#### WHAT YOU NEED TO DO:
Reply with one number only: the count of lines below that contain the word "joints".

● ● ●

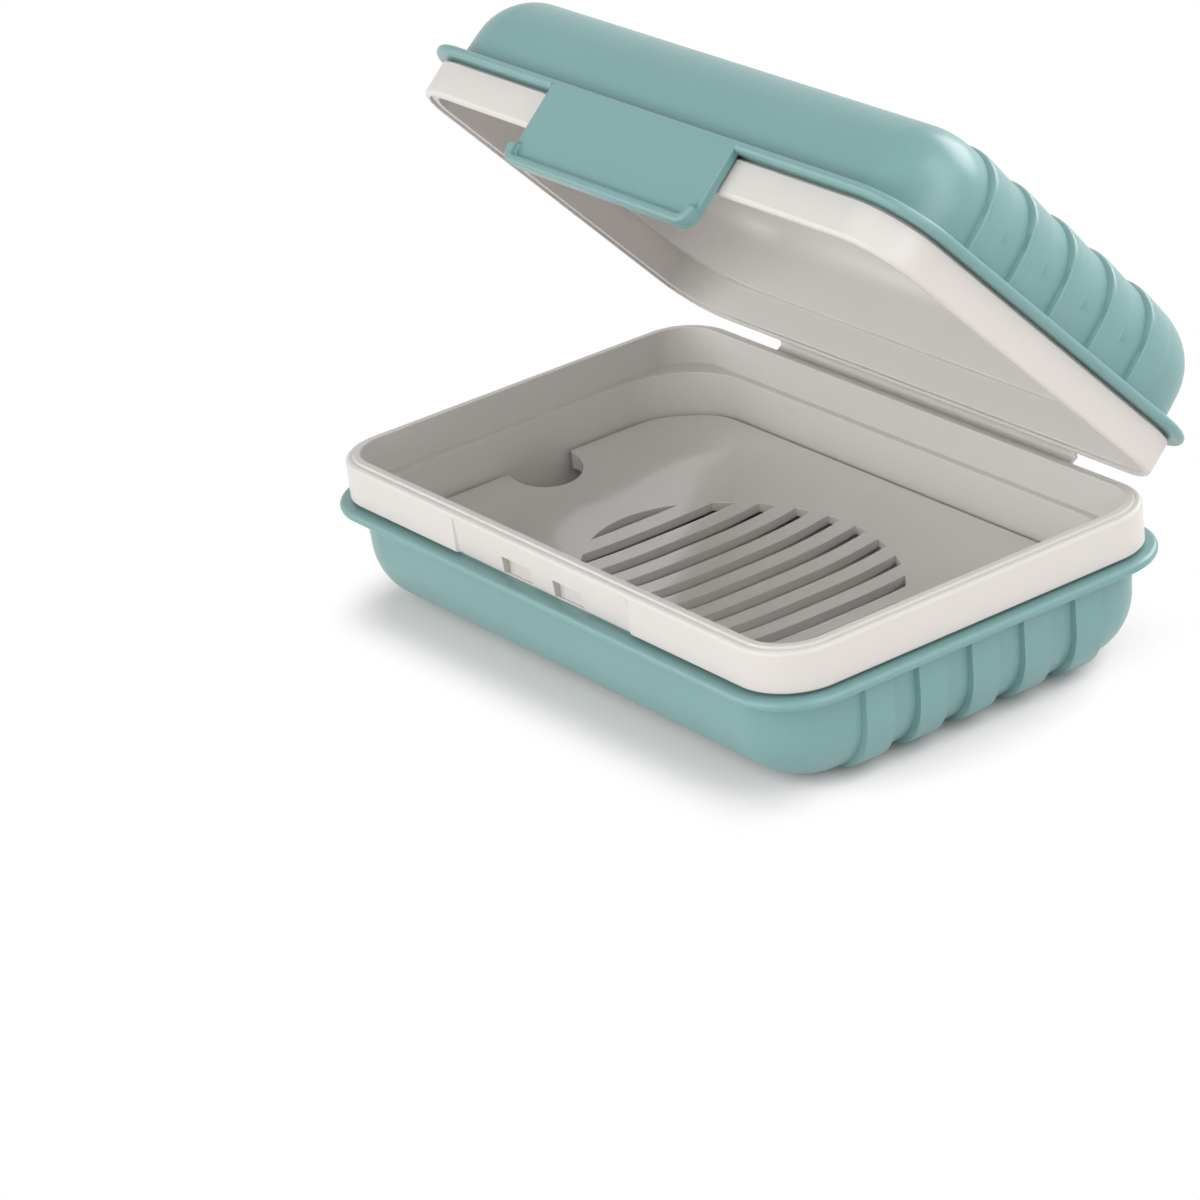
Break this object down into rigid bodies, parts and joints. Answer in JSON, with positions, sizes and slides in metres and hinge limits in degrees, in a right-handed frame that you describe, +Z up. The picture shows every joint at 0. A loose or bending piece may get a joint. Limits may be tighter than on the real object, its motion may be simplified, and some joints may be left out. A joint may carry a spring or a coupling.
{
  "type": "travel soap box",
  "caption": "Rounded travel soap box with a hinged ribbed lid, a snap flap and a lift-out slotted drain tray, standing open.",
  "frame": {"origin": "middle of the flat underside, on the surface that the box stands on", "axes": "+X along the box's length, to the right as seen from the front; -Y towards the snap flap; +Y towards the film hinge; +Z up"},
  "size_m": [0.128, 0.0927, 0.0955],
  "materials": {
    "teal_plastic": "satin moulded, teal",
    "pale_plastic": "satin moulded, pale warm grey",
    "tray_plastic": "smooth moulded, warm grey"
  },
  "bodies": {
    "base": {"base_shell": "teal_plastic", "base_liner": "pale_plastic", "hinge_film": "pale_plastic"},
    "lid": {"lid_shell": "teal_plastic", "lid_liner": "pale_plastic"},
    "latch": {"latch_flap": "teal_plastic"},
    "tray": {"drain_tray": "tray_plastic"}
  },
  "joints": [
    {"name": "lid_hinge", "type": "hinge", "parent": "base", "child": "lid", "pos_m": [0, 0.0405, 0.0264], "axis": [-1, 0, 0], "range_deg": [-47, 103], "deforming": ["hinge_film"]},
    {"name": "latch_flex", "type": "hinge", "parent": "lid", "child": "latch", "pos_m": [0, -0.00909, 0.0916], "axis": [-1, 0, 0], "range_deg": [0, 14], "stiffness_Nm_per_rad": 0.6},
    {"name": "tray_lift", "type": "slide", "parent": "base", "child": "tray", "axis": [0, 0, 1], "range_m": [0, 0.0245]}
  ]
}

● ● ●

#### ANSWER IN FULL:
2